In [138]:
import torch
import matplotlib.pyplot as plt
import pandas as pd
import numpy as np
from tqdm.notebook import tqdm
from transformers import GPT2LMHeadModel, GPT2Tokenizer
import pickle
from IPython.display import clear_output

In [5]:
# Load GPT-2 XL (for evaluation) + move to GPU.
model = GPT2LMHeadModel.from_pretrained("gpt2-xl", torch_dtype=torch.float32)
tokenizer = GPT2Tokenizer.from_pretrained("gpt2-xl")
device = "cuda" if torch.cuda.is_available() else "cpu"
model.to(device)
model.eval()

# check if GPU is available
print(f"GPU available: {torch.cuda.is_available()}")

GPU available: True


# Helper Function for Scoring Outputs

In [112]:
# compute the (mean) log-probability of "full_text" being generated by GPT-2XL, given "prompt"
def score(prompt, full_text):

    # 1. tokenize our full text + compute number of tokens that were in original prompt
    input_ids = tokenizer(
        full_text, truncation=True, max_length=1024, return_tensors="pt").to(device)["input_ids"]
    prompt_token_length = tokenizer(
        prompt, truncation=True, max_length=1024, return_tensors="pt").to(device)["input_ids"][0].shape[0]

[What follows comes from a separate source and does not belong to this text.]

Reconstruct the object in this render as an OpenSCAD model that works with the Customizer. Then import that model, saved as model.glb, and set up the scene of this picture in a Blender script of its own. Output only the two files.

    # 2. get the logits from GPT-2XL using forward function
    with torch.no_grad():
        logits = model(input_ids=input_ids).logits

    # 3. setup our autoregressive structure token_id ~ predicted logits for next token
    gpt_predicted_logits = logits[0, prompt_token_length-1 : -1]
    observed_token_ids = input_ids[0, prompt_token_length:]

    # 4. compute the log-probability of ONLY our observed tokens under GPT-2XL!
    gpt_log_probs = torch.log_softmax(gpt_predicted_logits, dim=1)
    observed_log_probs = gpt_log_probs.gather(1, observed_token_ids.reshape(-1, 1)).flatten()

    # 5. return the average log-prob as our score
    return observed_log_probs.mean().item()

# Computing Scores for the Baseline Models

In [140]:
# load the outputs of our baseline models
with open("baseline_outputs.pickle", "rb") as file:
    baseline_outputs = pickle.load(file)

# for storing scores of our baseline models
baseline_scores = {}

# iterate thru all of our embedding sizes for the baseline models
for embed_size in baseline_outputs.keys():
    
    # create a list to store our scores for each prompt
    baseline_scores[embed_size] = []
    
    # get the score for each prompt
    for prompt in tqdm(baseline_outputs[embed_size].keys()):
        
        # get our full-text output (including the prompt)
        full_text = baseline_outputs[embed_size][prompt]
        
        # append to our list
        baseline_scores[embed_size].append(score(prompt, full_text))
        
# save our baseline models' scores as a .pickle for reproducibility
with open("baseline_scores.pickle", "wb") as file:
    pickle.dump(baseline_scores, file)

  0%|          | 0/48 [00:00<?, ?it/s]

  0%|          | 0/48 [00:00<?, ?it/s]

  0%|          | 0/48 [00:00<?, ?it/s]

  0%|          | 0/48 [00:00<?, ?it/s]

  0%|          | 0/48 [00:00<?, ?it/s]

# Computing Scores for the Word-Level Models

In [141]:
# load the outputs of our non-baseline models
with open("outputs.pickle", "rb") as file:
    outputs = pickle.load(file)

# for storing scores of our non-baseline models
scores = {}

# go thru all of our model variants
for mc in [1, 3, 5]:
    for embed_size in [192, 384, 576, 768, 960]:
        for freeze_type in [True, False, None]:
            
            # status update
            clear_output(wait=True)
            print(f"Scoring outputs of model with mc={mc}, embed_size={embed_size}, freeze_type={str(freeze_type)}:")
            
            # create a list to store our scores for each prompt
            scores[(mc, embed_size, freeze_type)] = []

            # get the score for each prompt
            for prompt in tqdm(outputs[(mc, embed_size, freeze_type)].keys()):

                # get our full-text output (including the prompt)
                full_text = outputs[(mc, embed_size, freeze_type)][prompt]

                # append to our list
                scores[(mc, embed_size, freeze_type)].append(score(prompt, full_text))
    
# save our non-baseline models' scores as a .pickle for reproducibility
with open("scores.pickle", "wb") as file:
    pickle.dump(scores, file)

Scoring outputs of model with mc=5, embed_size=960, freeze_type=None:


  0%|          | 0/48 [00:00<?, ?it/s]